Records provided:
[start]
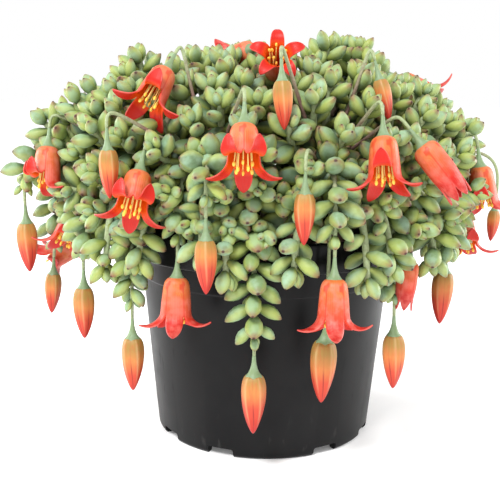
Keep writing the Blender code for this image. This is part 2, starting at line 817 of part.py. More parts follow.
[end]
[start]
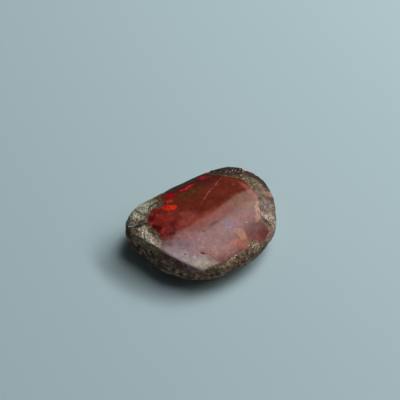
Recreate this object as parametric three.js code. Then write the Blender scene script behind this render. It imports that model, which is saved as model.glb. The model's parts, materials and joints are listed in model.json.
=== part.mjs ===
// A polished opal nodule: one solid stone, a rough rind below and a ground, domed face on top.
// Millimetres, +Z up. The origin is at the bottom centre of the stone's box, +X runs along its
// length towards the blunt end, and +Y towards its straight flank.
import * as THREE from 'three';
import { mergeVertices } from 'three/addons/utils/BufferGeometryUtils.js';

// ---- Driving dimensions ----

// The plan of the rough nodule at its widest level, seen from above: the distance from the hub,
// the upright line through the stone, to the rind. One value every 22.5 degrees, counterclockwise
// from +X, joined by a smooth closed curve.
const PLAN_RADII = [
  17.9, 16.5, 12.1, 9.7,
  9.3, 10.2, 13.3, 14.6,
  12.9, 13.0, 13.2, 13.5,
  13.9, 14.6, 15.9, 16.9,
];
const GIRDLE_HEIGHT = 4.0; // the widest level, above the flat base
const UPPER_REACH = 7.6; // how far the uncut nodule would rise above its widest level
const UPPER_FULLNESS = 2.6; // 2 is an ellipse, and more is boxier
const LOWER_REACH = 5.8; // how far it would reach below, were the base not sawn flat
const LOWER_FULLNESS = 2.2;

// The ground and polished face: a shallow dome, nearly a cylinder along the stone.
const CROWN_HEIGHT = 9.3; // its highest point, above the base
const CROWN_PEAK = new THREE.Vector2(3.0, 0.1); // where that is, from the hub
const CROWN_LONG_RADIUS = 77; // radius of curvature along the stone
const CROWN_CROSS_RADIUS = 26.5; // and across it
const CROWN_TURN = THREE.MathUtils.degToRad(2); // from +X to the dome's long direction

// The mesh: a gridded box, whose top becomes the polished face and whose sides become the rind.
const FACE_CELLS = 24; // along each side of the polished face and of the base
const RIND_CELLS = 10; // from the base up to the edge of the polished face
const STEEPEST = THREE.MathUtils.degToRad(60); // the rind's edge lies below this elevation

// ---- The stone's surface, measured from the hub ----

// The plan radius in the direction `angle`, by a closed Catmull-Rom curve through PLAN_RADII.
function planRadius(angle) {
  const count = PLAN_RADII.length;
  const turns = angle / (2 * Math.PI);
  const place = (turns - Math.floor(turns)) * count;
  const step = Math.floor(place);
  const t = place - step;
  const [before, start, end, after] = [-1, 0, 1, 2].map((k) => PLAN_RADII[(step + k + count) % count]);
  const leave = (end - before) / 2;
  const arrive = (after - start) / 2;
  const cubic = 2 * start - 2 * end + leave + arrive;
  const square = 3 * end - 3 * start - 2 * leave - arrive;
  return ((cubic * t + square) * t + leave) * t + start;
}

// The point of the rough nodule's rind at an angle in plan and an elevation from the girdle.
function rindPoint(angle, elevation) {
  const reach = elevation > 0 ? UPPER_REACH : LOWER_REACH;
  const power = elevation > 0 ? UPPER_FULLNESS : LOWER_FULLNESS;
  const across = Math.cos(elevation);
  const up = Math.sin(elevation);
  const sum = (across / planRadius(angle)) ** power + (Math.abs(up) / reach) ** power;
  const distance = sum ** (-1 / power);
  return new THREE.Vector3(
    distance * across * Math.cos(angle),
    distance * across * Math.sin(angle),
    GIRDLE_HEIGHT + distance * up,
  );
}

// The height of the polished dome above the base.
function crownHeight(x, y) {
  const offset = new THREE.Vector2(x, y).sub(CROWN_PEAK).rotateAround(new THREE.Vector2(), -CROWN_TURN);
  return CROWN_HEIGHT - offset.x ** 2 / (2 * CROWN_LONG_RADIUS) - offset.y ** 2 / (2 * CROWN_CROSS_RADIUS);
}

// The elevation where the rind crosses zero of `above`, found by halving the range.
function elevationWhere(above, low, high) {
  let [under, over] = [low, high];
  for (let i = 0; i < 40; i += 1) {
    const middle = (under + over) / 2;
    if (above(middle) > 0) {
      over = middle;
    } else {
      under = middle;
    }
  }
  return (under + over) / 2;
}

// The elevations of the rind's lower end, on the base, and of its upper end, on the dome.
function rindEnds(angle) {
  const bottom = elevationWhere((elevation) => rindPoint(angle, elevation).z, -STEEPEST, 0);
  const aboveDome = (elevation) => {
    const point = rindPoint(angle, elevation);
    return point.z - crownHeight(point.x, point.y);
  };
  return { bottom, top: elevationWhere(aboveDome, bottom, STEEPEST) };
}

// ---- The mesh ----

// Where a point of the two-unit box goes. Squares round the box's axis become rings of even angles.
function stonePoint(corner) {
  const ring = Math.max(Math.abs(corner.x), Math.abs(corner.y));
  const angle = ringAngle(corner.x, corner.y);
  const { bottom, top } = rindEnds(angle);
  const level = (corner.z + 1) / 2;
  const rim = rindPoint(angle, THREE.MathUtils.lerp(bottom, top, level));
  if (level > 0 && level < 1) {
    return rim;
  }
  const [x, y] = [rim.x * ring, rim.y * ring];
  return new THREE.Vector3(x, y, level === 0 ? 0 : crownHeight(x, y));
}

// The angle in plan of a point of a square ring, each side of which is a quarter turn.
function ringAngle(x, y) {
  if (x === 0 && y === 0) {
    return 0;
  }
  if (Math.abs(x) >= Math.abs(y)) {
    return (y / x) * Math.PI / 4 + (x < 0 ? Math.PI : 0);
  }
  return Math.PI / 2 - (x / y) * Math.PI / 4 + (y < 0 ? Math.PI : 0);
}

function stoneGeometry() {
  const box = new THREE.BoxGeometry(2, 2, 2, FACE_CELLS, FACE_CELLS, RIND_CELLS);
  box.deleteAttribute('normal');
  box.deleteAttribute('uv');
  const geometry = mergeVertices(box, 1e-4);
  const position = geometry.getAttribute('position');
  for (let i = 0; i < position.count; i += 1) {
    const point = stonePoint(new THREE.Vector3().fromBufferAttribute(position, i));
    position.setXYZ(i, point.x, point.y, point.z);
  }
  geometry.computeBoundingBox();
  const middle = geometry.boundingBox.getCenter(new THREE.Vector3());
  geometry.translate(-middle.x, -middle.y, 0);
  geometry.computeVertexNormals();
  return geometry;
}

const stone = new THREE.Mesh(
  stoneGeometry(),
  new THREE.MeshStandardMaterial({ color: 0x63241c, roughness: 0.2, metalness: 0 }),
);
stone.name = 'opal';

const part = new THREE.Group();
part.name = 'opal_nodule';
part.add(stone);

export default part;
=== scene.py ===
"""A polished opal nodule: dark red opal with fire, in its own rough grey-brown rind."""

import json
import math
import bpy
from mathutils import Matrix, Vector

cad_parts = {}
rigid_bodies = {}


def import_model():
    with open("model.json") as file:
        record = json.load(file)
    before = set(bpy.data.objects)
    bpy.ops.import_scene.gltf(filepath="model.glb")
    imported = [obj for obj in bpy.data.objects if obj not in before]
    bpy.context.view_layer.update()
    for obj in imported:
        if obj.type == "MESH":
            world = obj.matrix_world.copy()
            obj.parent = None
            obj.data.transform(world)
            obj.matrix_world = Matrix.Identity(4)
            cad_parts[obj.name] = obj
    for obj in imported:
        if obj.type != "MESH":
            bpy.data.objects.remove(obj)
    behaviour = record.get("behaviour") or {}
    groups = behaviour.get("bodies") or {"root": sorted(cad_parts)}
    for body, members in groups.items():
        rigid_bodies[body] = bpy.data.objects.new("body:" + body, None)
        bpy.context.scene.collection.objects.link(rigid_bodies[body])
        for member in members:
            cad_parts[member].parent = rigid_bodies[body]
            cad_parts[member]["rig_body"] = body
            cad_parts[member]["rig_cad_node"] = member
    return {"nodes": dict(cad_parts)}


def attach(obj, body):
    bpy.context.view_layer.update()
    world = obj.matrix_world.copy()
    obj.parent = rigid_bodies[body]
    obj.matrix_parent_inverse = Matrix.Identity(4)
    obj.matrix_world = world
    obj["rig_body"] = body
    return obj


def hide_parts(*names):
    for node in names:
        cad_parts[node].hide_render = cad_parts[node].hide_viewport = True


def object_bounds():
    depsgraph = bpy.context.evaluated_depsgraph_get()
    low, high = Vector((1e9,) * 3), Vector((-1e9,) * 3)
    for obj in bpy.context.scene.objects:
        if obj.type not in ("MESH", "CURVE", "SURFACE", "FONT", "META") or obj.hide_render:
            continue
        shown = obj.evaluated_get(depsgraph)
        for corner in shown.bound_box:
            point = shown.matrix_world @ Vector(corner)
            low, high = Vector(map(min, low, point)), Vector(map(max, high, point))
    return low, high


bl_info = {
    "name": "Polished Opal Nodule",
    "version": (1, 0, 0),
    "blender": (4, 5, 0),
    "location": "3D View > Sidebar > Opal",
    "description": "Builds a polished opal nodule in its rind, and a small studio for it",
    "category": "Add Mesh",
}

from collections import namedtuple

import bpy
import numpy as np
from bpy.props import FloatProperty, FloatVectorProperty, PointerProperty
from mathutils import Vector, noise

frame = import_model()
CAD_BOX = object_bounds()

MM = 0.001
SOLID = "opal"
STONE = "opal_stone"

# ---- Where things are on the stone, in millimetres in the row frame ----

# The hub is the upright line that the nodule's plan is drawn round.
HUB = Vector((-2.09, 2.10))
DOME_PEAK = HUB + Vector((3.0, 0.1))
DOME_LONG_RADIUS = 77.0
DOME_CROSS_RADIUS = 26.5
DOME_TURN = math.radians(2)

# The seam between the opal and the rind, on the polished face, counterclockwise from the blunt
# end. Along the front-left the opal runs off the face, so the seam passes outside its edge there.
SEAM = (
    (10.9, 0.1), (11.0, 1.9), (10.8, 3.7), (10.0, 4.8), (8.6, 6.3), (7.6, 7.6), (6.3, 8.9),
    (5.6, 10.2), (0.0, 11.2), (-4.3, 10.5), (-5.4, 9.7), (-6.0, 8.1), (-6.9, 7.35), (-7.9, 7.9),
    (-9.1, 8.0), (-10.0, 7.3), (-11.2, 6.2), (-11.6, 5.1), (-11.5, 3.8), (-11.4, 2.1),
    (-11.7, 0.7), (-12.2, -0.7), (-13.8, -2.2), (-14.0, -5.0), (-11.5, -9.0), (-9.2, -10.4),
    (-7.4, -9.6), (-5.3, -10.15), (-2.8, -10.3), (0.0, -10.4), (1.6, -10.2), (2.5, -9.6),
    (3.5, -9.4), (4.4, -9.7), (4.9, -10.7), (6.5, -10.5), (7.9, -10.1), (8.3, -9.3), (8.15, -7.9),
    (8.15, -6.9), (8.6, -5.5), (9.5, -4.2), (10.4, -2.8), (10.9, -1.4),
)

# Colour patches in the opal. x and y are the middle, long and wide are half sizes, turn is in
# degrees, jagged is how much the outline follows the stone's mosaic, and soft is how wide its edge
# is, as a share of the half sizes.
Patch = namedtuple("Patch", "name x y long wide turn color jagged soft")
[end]
Reproduce only the lines from the one containing "const stone = new" through the one containing "record = json.load(file)", inclusive of both.

const stone = new THREE.Mesh(
  stoneGeometry(),
  new THREE.MeshStandardMaterial({ color: 0x63241c, roughness: 0.2, metalness: 0 }),
);
stone.name = 'opal';

const part = new THREE.Group();
part.name = 'opal_nodule';
part.add(stone);

export default part;
=== scene.py ===
"""A polished opal nodule: dark red opal with fire, in its own rough grey-brown rind."""

import json
import math
import bpy
from mathutils import Matrix, Vector

cad_parts = {}
rigid_bodies = {}


def import_model():
    with open("model.json") as file:
        record = json.load(file)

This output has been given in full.